Platão utiliza-se da linguagem mítica para demonstrar o que quer transmitir:  que o ser humano traz em si a semente da Filosofia. Deseja-a, pois é carente de saber  ao mesmo  tempo que  para ela, a sabedoria,  é atraído.
O ambiente alegórico do diálogo constrói a cena filosófica magistral em que a demonstração se fará como que “naturalmente”, levando o leitor à convicção pela empatia com o texto e com os argumentos, apresentados com sabor de poesia.
Dito isto, podemos inferir que o uso de metáforas no diálogo  supra tem a função precípua de levar o leitor à conclusão desejada pelo autor do diálogo. Nesse sentido, tem razão Hegel ao dizer:
“O Belo, o Sagrado, o Eterno, a Religião e o Amor são as iguarias que se exigem para despertar o prazer de provar.
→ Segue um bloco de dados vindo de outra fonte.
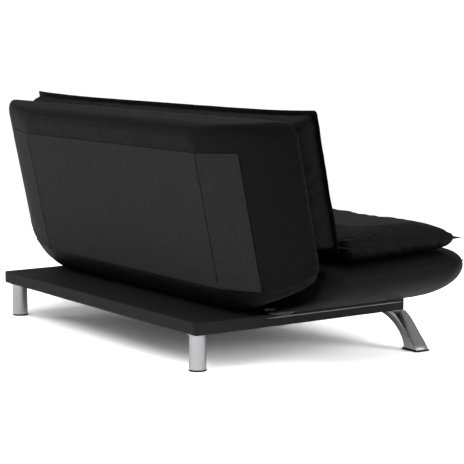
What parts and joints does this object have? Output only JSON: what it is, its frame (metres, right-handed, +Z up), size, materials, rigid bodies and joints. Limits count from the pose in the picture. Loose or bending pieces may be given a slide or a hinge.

O apoio e a difusão progressiva da riqueza da substância devem ser buscados não no conceito, mas no êxtase, não na necessidade da coisa que procede friamente, mas no férvido entusiasmo.”   Ou seja, a utilização do mito ou da alegoria como temos no exemplo do diálogo dado, foi o veículo utilizado por Platão, no caso, para inculcar no leitor a verdade de sua demonstração, que, ao invés de ser argumentativa, traz uma fisionomia metafórica utilizando-se dos elementos míticos; Eros, Poros, Penia e a cena mitológica que, aqui, serve também como cena filosófica.
O final deste trecho do diálogo leva-nos àquilo que Platão sempre colocou como estratégia na boca de Sócrates: fazer o leitor chegar à conclusão desejada pelo autor e, mais que isso, aderir a ela. A beleza do mito como que “embriaga” o leitor num êxtase afetivo que gera a empatia necessária para que as idéias veiculadas pelo mito sejam absorvidas e assumidas como verdadeiras.